As yet no one has properly faced up to the need for co-ordination of economic policies to balance off deflationary corrections in Greece, Spain, Portugal and Ireland with renewed growth in Germany. But that is certainly implied by these events and Merkel’s rhetoric.

Commentators saw a shift from German to French styles of governing capitalism in these changes. If that is so there may be more grounds – politically if not legally – for Fine Gael’s fears that consequent tax harmonisation might endanger Ireland’s low corporate tax regime. But when everybody else’s taboos are being re-examined in the shock of such change, is it not time for this one to be more critically examined too?

Explaining why the EU is in such deep crisis, Mark Leonard from the European Council of Foreign Relations quoted Paul Valery’s observation in 1922 about the mood in Europe: “We hope vaguely, we dread precisely; our fears are infinitely more precise than our hopes . . . ”

He sees the need for an intellectual revolution to reimagine the EU. Its leaders are captivated by their response to the end of the cold war in 1989, neglecting profound changes in other parts of the world.

Category mistakes should be avoided – the EU is not a state and should not be judged that way. But it can enable much more effective work to be done with its members, Leonard argued, by economic initiatives such as an EU ratings agency, Eurobonds, and a single market in energy and digital services; in foreign policy by using the new external action service to promote European interests and values; by sharing sovereignty in new ways with its neighbours and by welcoming political rather than technocratic modes of governing, including more coalitions of the willing.

The alternatives he and others see are reform or decline. This week, two reports about the EU’s future were delivered in Brussels. Mario Monti, a former Italian commissioner, recommends deepening and restoring the EU’s single market, while acknowledging the integration and market fatigue which has swung some of the EU’s founding states back towards an economic nationalism. That should be helped by social measures to compensate those who have lost out from market opening, including more co-operation – not harmonisation – on tax policy.

Alternatively, a crisis-driven agenda can give you more integration than you want.

Is Europe to slide into global marginalisation and decline into a peninsula of Asia or can it be an active shaper of its future by 2030? This question is posed by the report from a 12-person reflection group to the commission (of which Prof Monti is a member). It has a stark message for the EU: “Our findings are reassuring neither to the union nor to our citizens: a global economic crisis; states coming to the rescue of banks; ageing populations threatening the competitiveness of our economies and the sustainability of our social models; downward pressure on costs and wages; the challenges of climate change and increasing energy dependence and the eastward shift in the global distribution of production and savings.”
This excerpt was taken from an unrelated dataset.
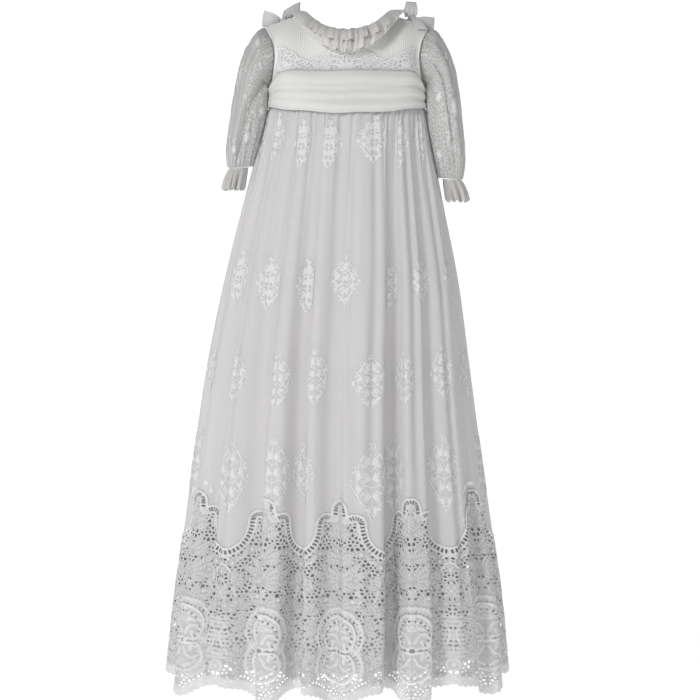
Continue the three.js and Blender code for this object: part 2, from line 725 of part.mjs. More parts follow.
function bowTail(knot, { start, bend, end }) {
  const curve = new THREE.QuadraticBezierCurve3(start, bend, end);
  const path = curve.getPoints(TAIL_STEPS).map((step) => step.add(knot));
  const widthAt = (r) => lerp(TAIL_WIDTH.knot, TAIL_WIDTH.end, r / TAIL_STEPS);
  return ribbon(path, widthAt, new THREE.Vector3(1, 0, 0));
}

// Assembly

const material = (color, roughness) =>
  new THREE.MeshStandardMaterial({ color, roughness, metalness: 0 });
const NET = material(0xdcdcdc, 0.85);
const SATIN = material(0xdedede, 0.5);
const LAWN = material(0xdcdcda, 0.8);
const ORGANZA = material(0xd8d9d3, 0.6);
const LACE = material(0xe6e5e3, 0.85);
const PEARL = material(0xe8e6e0, 0.3);

const gown = new THREE.Group();

function addPiece(name, geometry, surface) {
  const mesh = new THREE.Mesh(geometry, surface);
  mesh.name = name;
  gown.add(mesh);
  return mesh;
}

addPiece("skirt_front", skirtPanel(1), NET);
addPiece("skirt_back", skirtPanel(-1), NET);
addPiece("skirt_lining", lining(), SATIN);
addPiece("bodice_front", bodicePanel(1, -1, 1, TUCKS * 2, TUCK_HEIGHT), LAWN);
const backGap = SEAM / WAIST.half;
addPiece("bodice_back_right", bodicePanel(-1, -1, -backGap, 12), LAWN);
addPiece("bodice_back_left", bodicePanel(-1, backGap, 1, 12), LAWN);
addPiece("yoke_lace", yokeLace(), LACE);
addPiece("sash", sash(), ORGANZA);
addPiece("neck_frill", neckFrill(), LACE);

for (const side of SIDES) {
  addPiece(`sleeve_${side.name}`, sleeve(side), NET);
  addPiece(`cuff_frill_${side.name}`, cuffFrill(side), LACE);
}

for (const { name, knot, loops, tails } of BOWS) {
  const centre = knotCentre(knot);
  const tied = addPiece(`bow_${name}_knot`, new THREE.SphereGeometry(KNOT_RADIUS, 10, 6), SATIN);
  tied.position.copy(centre);
  for (const loop of loops) {
    addPiece(`bow_${name}_loop_${loop.name}`, bowLoop(centre, loop), SATIN);
  }
  for (const tail of tails) {
    addPiece(`bow_${name}_tail_${tail.name}`, bowTail(centre, tail), SATIN);
  }
}

// The back closes with a button strip over the join of the two back panels
function placket() {
  const rows = 5;
  const reach = PLACKET.half / WAIST.half / (Math.PI / 2);
  const grid = gridOf(rows, 3, (r, c) =>
    bodicePoint(-1, lerp(-reach, reach, c / 2), lerp(PLACKET.top, PLACKET.bottom, r / rows)),
  );
  return clothGeometry(movedGrid(grid, SEAM + WALL), movedGrid(grid, SEAM));
}
addPiece("back_placket", placket(), LAWN);

for (let i = 0; i < PLACKET.buttons; i++) {
  const up = lerp(PLACKET.firstButton, PLACKET.lastButton, i / (PLACKET.buttons - 1));
  const seat = bodicePoint(-1, 0, up);
  const below = bodicePoint(-1, 0, up - 0.02);
  const away = new THREE.Vector3(0, seat.z - below.z, below.y - seat.y).normalize();
  const disc = new THREE.CylinderGeometry(
    PLACKET.buttonRadius,
    PLACKET.buttonRadius,
    PLACKET.buttonDepth,
    12,
  );
  const button = addPiece(`button_${i + 1}`, disc, PEARL);
  button.quaternion.setFromUnitVectors(new THREE.Vector3(0, 1, 0), away);
  button.position
    .copy(seat)
    .addScaledVector(away, SEAM * 2 + WALL + PLACKET.buttonDepth / 2 + SEAM / 2);
}

export default gown;
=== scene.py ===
import math

import bpy
import numpy as np
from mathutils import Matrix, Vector


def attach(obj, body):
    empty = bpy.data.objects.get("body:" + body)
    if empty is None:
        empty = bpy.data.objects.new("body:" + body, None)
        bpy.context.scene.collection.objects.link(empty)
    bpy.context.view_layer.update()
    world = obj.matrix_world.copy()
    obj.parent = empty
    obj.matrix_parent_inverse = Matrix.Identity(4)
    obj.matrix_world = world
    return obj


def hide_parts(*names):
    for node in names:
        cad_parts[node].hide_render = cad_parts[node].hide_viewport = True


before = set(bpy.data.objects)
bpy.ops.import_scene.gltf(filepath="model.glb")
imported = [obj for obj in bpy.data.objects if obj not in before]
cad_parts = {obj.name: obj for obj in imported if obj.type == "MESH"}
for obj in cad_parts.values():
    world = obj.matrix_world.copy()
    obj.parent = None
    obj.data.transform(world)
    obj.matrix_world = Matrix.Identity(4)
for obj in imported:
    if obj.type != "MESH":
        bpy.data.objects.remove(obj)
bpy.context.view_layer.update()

# A baby's long christening gown, filled out as if worn, with its front towards -Y.
# Sizes are in millimetres unless a name or comment says otherwise.

MM = 0.001  # metres in a millimetre
SEED = 7

# Driving sizes of the garment, the same as those of its solids
SEAM = 0.4
WALL = 1.5
HEM_Z = -808.0
WAIST = {"front": -108.0, "side": -100.0, "half": 90.0, "depth": 59.0}
NECK = {"half": 46.0, "front": 50.0, "back": 34.0, "front_z": -26.0, "back_z": -9.0, "side_z": 8.0}
SHOULDER = {"half": 98.0, "z": -8.0, "rise": 2.0}
PANEL_EDGE = 90.0  # a panel spans this many degrees each way
SKIRT_DROP = WAIST["front"] - HEM_Z


def table(names, *rows):
    """A table with named columns."""
    columns = zip(*rows)
    return {name: np.array(column, float) for name, column in zip(names.split(), columns)}


# Outline of the skirt at each height: how far it reaches to each side
SKIRT_SECTIONS = table(
    "z left right front back",
    (-98, 90, 90, 58, 56),
    (-110, 97.5, 96.5, 62, 60),
    (-125, 100.8, 99, 66, 64),
    (-160, 109.8, 105, 73, 70),
    (-220, 126, 117, 84, 80),
    (-316, 150, 136, 99, 94),
    (-412, 170, 149, 112, 106),
    (-508, 185, 162, 123, 116),
    (-604, 198, 176, 132, 124),
    (-700, 212, 190, 140, 131),
    (-808, 224, 200, 148, 138),
)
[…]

With political will these challenges can be overcome, they say. “The EU can be an agent of change in the world, a trendsetter, and not just a passive witness. But this will only be possible if we work together.”

Unfortunately, the methodology of these reports exemplifies the EU’s elitist and technocratic approach to democratic politics. That too will have to change if local and national democracy is to catch up with European and global capitalist markets.